** START DATA EXCERPTS **
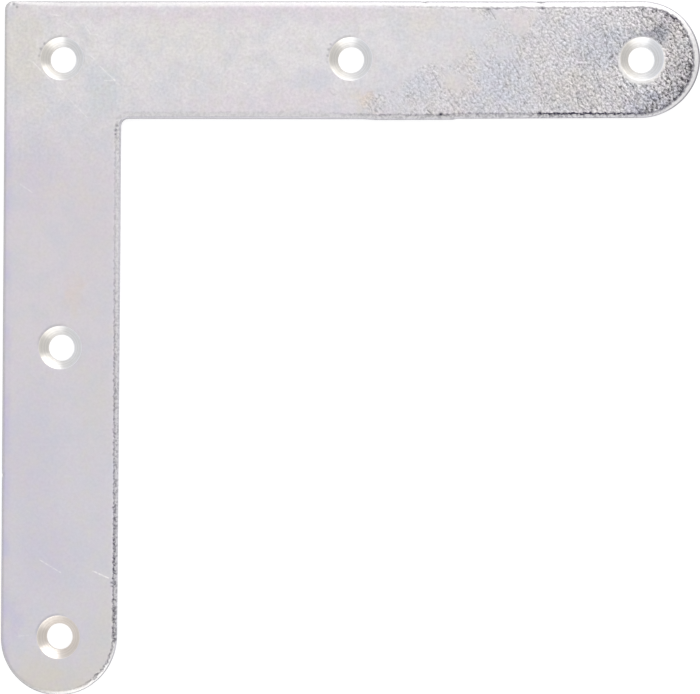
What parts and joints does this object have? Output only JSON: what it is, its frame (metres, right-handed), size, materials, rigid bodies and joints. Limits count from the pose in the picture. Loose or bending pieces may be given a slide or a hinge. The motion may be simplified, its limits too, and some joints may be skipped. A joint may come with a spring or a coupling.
{
  "type": "flat corner bracket",
  "caption": "Flat L-shaped steel corner bracket with rounded arm ends and countersunk screw holes, for reinforcing frame corners.",
  "frame": {"origin": "on the axis of the corner screw hole, at the flat back face", "axes": "+Z out of the countersunk front face, +X along one arm towards its rounded end, -Y along the other arm towards its rounded end"},
  "size_m": [0.12, 0.12, 0.002],
  "materials": {
    "zinc_plated_steel": "stamped mild steel, bright zinc plated with a faint clear passivation tint, satin"
  },
  "bodies": {
    "root": {"bracket_plate": "zinc_plated_steel"}
  },
  "joints": []
}
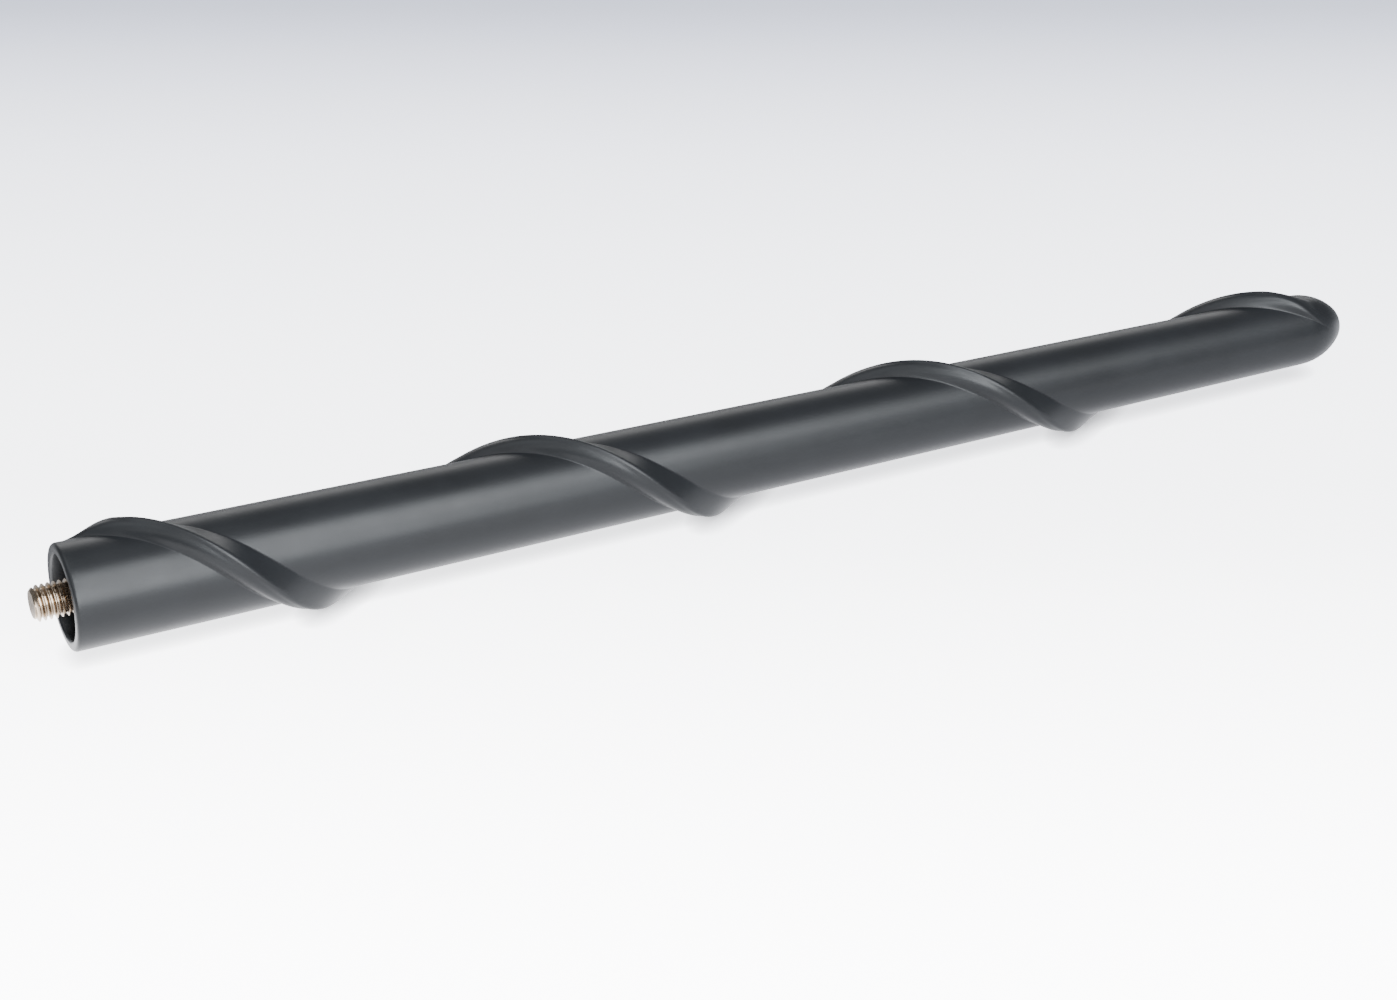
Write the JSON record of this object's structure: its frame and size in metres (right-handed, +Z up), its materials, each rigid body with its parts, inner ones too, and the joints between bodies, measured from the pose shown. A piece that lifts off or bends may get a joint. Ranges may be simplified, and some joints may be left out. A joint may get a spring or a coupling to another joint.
{
  "type": "car antenna rod",
  "caption": "Short tapered antenna rod with a raised spiral rib, a rounded tip and a hollow skirt at the base round a metal screw stud.",
  "frame": {"origin": "on the ground under the middle of the rod as it lies, at the centre of its box", "axes": "+X from the screw end to the tip, +Z up from the ground, so +Y is to the left when looking towards the tip"},
  "size_m": [0.2062, 0.0182, 0.0187],
  "materials": {
    "jacket": "satin moulded",
    "fitting": "bright nickel plate",
    "core": "pultruded glass fibre",
    "wire": "enamelled"
  },
  "bodies": {
    "root": {"jacket": "jacket", "threaded_fitting": "fitting", "core_rod": "core", "antenna_wire": "wire"}
  },
  "joints": []
}
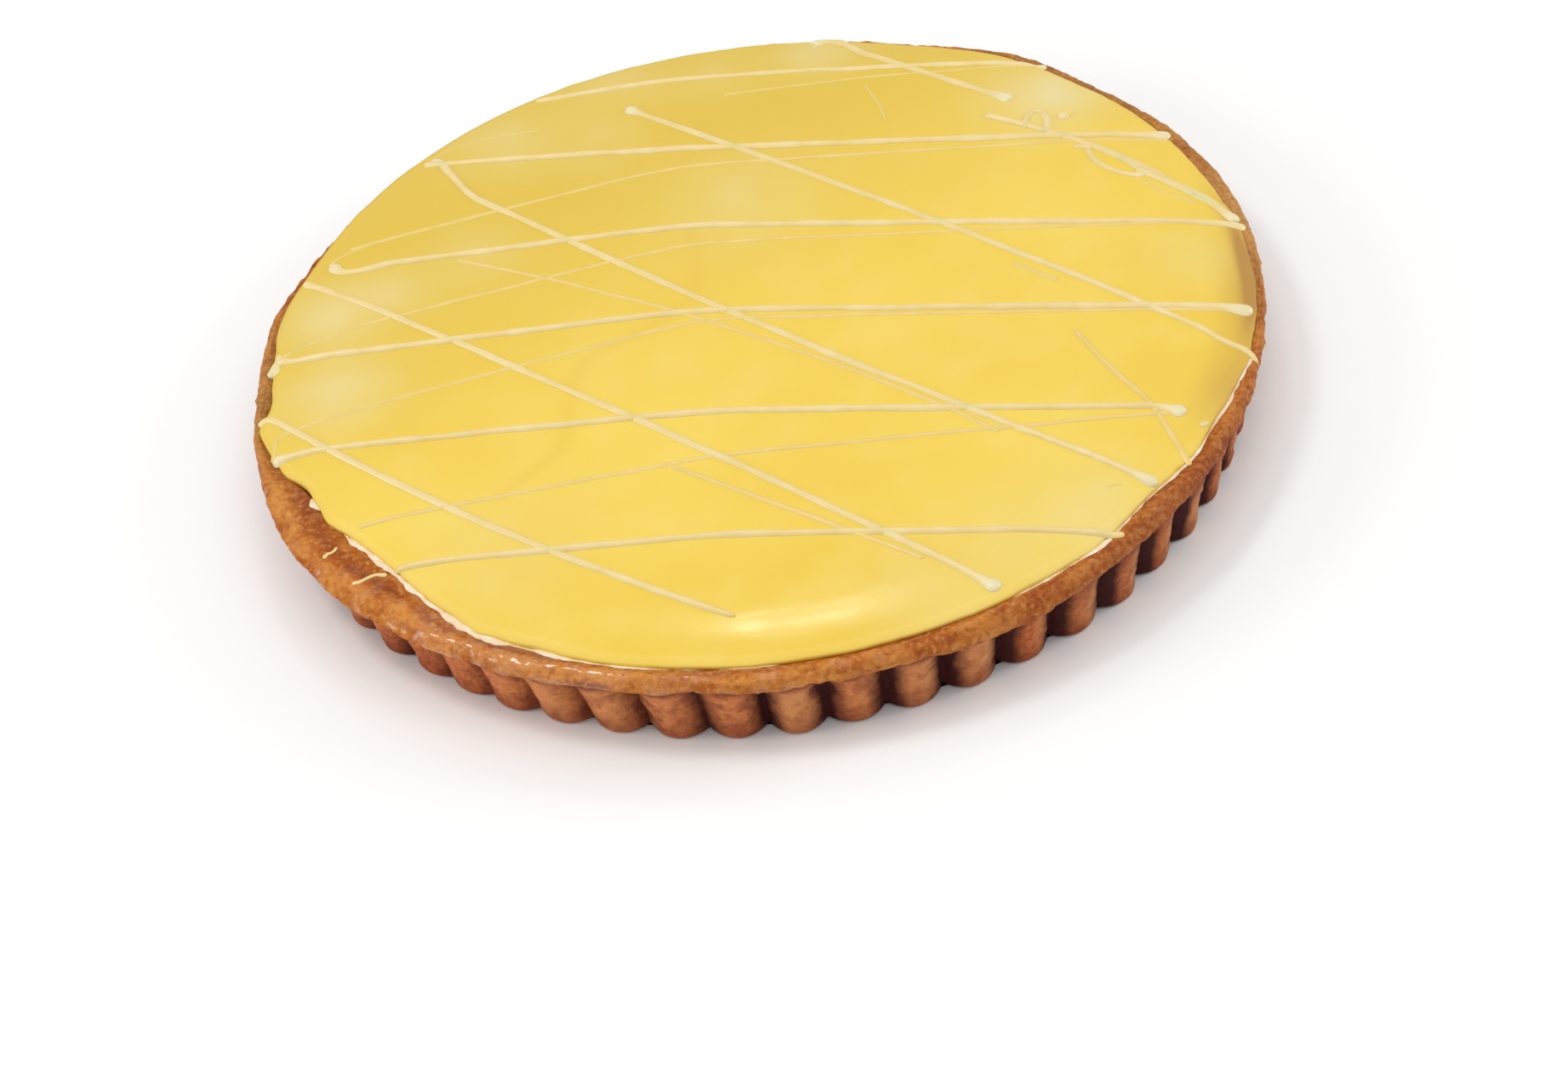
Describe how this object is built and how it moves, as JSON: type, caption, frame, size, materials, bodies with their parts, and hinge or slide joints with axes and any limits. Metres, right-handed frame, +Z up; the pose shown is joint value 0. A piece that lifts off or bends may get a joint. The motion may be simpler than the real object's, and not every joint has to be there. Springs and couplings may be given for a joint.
{
  "type": "lemon tart",
  "caption": "Round lemon tart: a low fluted shortcrust shell filled with curd, sponge and cream, under a smooth poured glaze with icing drizzled across it in two directions.",
  "frame": {"origin": "centre of the flat underside of the shell", "axes": "+Z up through the glaze; +X to the right and -Y to the front as the picture shows the tart"},
  "size_m": [0.2796, 0.2762, 0.0279],
  "materials": {
    "crust": "baked shortcrust, golden brown, darker in the grooves, glossy where egg wash pooled on the lip",
    "curd": "set lemon curd, moist and slightly translucent",
    "sponge": "fine open crumb, dry and matt",
    "cream": "whipped cream, soft and satin",
    "glaze": "poured lemon glaze, smooth and glossy, slightly translucent",
    "icing": "pale icing drizzle, satin"
  },
  "bodies": {
    "root": {"crust": "crust", "lower_curd": "curd", "sponge": "sponge", "upper_curd": "curd", "cream": "cream", "glaze": "glaze"}
  },
  "joints": []
}
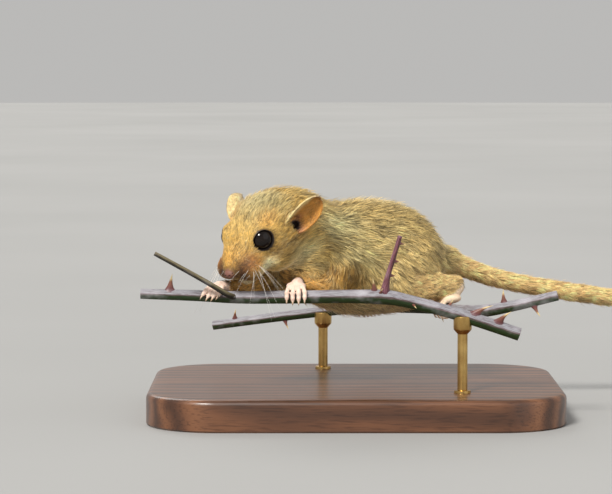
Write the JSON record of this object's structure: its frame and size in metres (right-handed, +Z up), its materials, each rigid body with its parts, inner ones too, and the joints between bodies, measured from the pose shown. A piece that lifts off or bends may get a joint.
** END DATA EXCERPTS **
◆ **INSTRUCTIONS TO FOLLOW**: Above are several records. Count the lines among them that contain "picture" and give only the total.

◆ **RESPONSE TO THIS EXERCISE**: 2